Requirements:
Would you print the material exactly, starting at its first line and ending at the line holding "DISH_SHARES = (0.475, 0.75, 0.98, 0.97, 0.80)"?
— START —
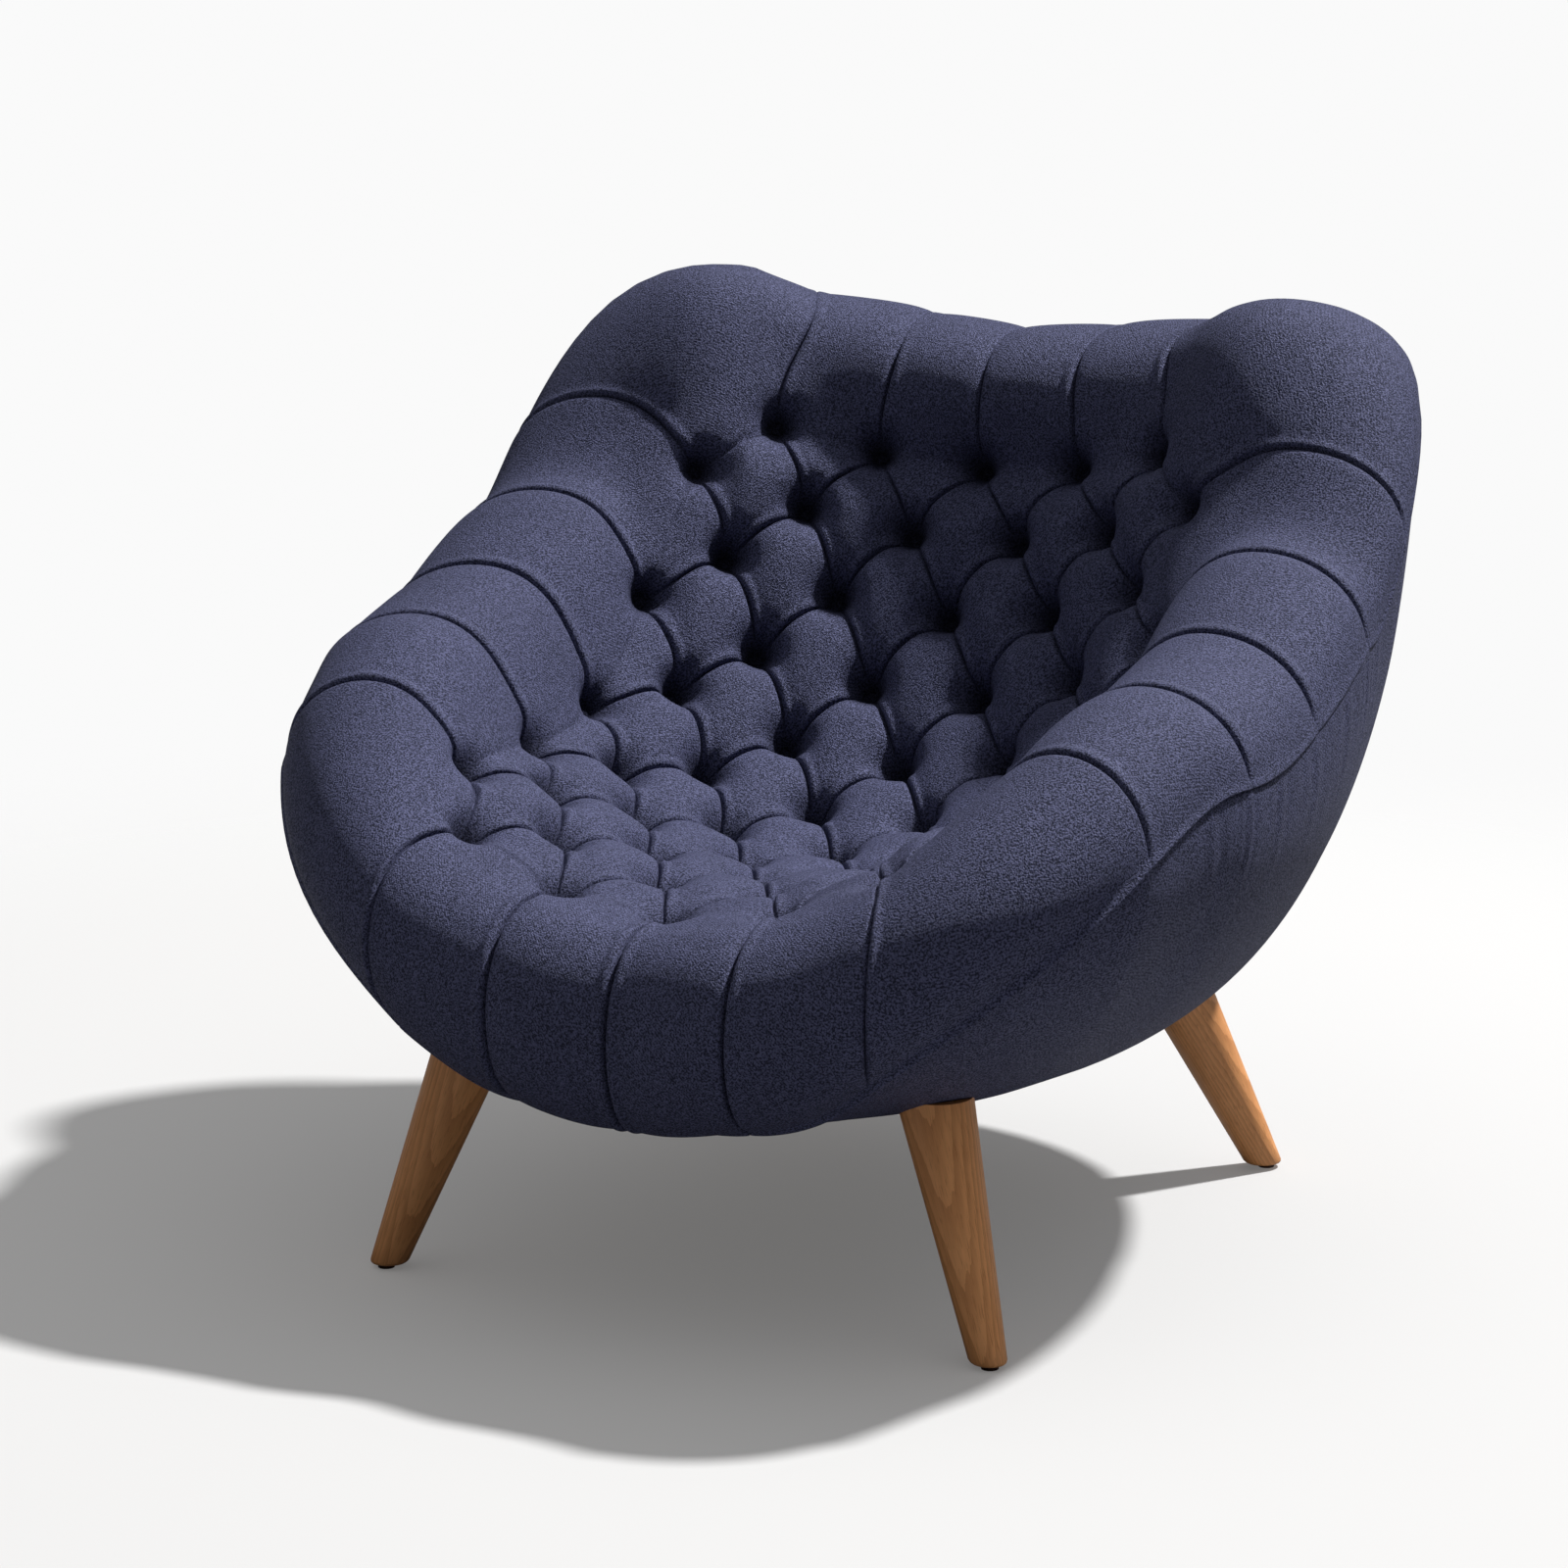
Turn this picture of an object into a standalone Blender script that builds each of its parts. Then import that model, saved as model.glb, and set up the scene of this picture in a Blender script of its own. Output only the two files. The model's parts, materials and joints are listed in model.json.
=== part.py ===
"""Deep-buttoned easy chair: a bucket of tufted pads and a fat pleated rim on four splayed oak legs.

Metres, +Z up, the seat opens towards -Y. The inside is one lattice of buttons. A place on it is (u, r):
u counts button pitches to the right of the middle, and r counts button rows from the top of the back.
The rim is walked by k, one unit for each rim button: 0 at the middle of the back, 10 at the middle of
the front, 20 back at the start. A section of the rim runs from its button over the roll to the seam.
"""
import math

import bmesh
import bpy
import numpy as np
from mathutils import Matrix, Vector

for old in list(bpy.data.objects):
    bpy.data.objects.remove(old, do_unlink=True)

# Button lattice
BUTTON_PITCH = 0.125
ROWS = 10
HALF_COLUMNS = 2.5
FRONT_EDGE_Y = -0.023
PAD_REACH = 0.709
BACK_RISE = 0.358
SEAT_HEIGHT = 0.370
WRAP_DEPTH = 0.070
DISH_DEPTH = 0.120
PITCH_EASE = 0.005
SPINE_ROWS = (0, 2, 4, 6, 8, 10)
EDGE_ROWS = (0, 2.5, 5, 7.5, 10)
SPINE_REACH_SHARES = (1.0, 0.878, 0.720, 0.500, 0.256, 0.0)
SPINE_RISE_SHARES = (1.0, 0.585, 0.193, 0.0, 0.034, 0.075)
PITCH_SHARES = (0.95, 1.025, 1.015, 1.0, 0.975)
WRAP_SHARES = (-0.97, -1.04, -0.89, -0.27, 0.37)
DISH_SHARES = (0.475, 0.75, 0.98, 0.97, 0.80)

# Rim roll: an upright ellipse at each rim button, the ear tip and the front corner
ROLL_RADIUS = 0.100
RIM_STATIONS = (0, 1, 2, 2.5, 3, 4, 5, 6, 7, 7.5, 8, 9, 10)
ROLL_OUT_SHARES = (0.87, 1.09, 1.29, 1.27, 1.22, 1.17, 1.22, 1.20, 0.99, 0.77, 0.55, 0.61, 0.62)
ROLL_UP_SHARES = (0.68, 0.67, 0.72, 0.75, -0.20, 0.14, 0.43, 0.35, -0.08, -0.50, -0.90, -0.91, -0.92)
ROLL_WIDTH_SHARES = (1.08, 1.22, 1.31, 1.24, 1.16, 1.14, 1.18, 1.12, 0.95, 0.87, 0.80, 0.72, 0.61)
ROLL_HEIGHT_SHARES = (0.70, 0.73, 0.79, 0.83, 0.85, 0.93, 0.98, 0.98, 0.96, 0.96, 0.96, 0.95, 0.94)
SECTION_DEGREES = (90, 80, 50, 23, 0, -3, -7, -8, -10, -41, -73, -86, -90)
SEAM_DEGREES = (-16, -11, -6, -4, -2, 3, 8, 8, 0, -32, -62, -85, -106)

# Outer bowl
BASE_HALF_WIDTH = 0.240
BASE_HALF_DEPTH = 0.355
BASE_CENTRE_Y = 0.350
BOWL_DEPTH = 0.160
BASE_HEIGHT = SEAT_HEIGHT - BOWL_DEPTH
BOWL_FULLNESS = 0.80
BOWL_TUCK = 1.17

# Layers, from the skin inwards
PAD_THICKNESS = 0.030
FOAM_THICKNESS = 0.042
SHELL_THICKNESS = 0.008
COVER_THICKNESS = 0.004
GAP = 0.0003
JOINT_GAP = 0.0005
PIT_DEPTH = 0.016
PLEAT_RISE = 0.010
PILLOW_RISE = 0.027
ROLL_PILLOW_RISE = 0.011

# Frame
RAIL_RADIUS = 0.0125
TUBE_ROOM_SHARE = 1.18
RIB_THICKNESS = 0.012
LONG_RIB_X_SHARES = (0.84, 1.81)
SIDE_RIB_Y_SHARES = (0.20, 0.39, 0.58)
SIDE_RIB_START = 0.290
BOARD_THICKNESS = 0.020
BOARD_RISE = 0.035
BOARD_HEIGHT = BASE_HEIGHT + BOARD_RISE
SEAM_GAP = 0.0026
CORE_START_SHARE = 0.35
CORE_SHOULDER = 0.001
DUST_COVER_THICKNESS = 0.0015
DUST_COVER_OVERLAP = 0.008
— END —
Complete output:
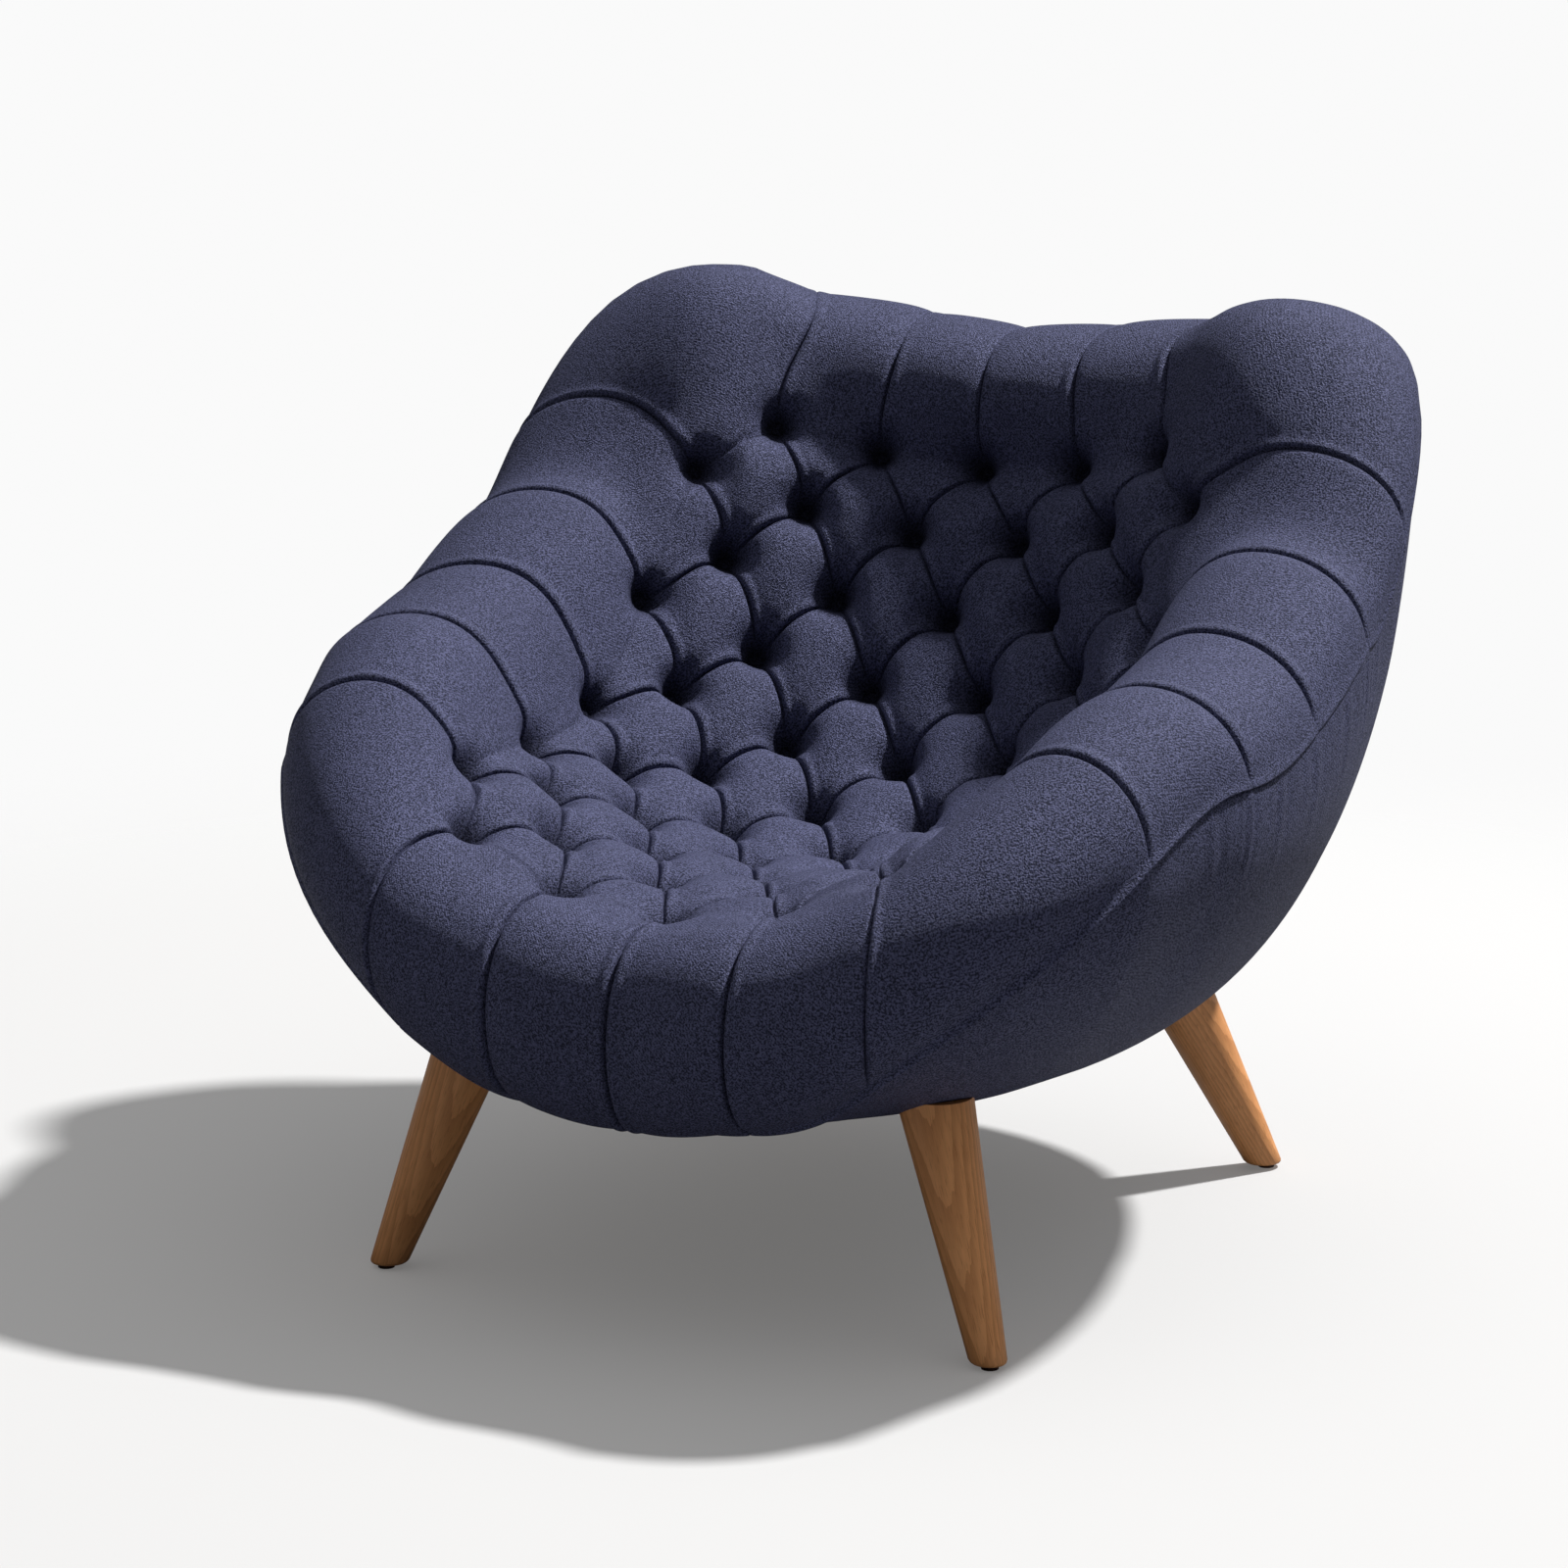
Turn this picture of an object into a standalone Blender script that builds each of its parts. Then import that model, saved as model.glb, and set up the scene of this picture in a Blender script of its own. Output only the two files. The model's parts, materials and joints are listed in model.json.
=== part.py ===
"""Deep-buttoned easy chair: a bucket of tufted pads and a fat pleated rim on four splayed oak legs.

Metres, +Z up, the seat opens towards -Y. The inside is one lattice of buttons. A place on it is (u, r):
u counts button pitches to the right of the middle, and r counts button rows from the top of the back.
The rim is walked by k, one unit for each rim button: 0 at the middle of the back, 10 at the middle of
the front, 20 back at the start. A section of the rim runs from its button over the roll to the seam.
"""
import math

import bmesh
import bpy
import numpy as np
from mathutils import Matrix, Vector

for old in list(bpy.data.objects):
    bpy.data.objects.remove(old, do_unlink=True)

# Button lattice
BUTTON_PITCH = 0.125
ROWS = 10
HALF_COLUMNS = 2.5
FRONT_EDGE_Y = -0.023
PAD_REACH = 0.709
BACK_RISE = 0.358
SEAT_HEIGHT = 0.370
WRAP_DEPTH = 0.070
DISH_DEPTH = 0.120
PITCH_EASE = 0.005
SPINE_ROWS = (0, 2, 4, 6, 8, 10)
EDGE_ROWS = (0, 2.5, 5, 7.5, 10)
SPINE_REACH_SHARES = (1.0, 0.878, 0.720, 0.500, 0.256, 0.0)
SPINE_RISE_SHARES = (1.0, 0.585, 0.193, 0.0, 0.034, 0.075)
PITCH_SHARES = (0.95, 1.025, 1.015, 1.0, 0.975)
WRAP_SHARES = (-0.97, -1.04, -0.89, -0.27, 0.37)
DISH_SHARES = (0.475, 0.75, 0.98, 0.97, 0.80)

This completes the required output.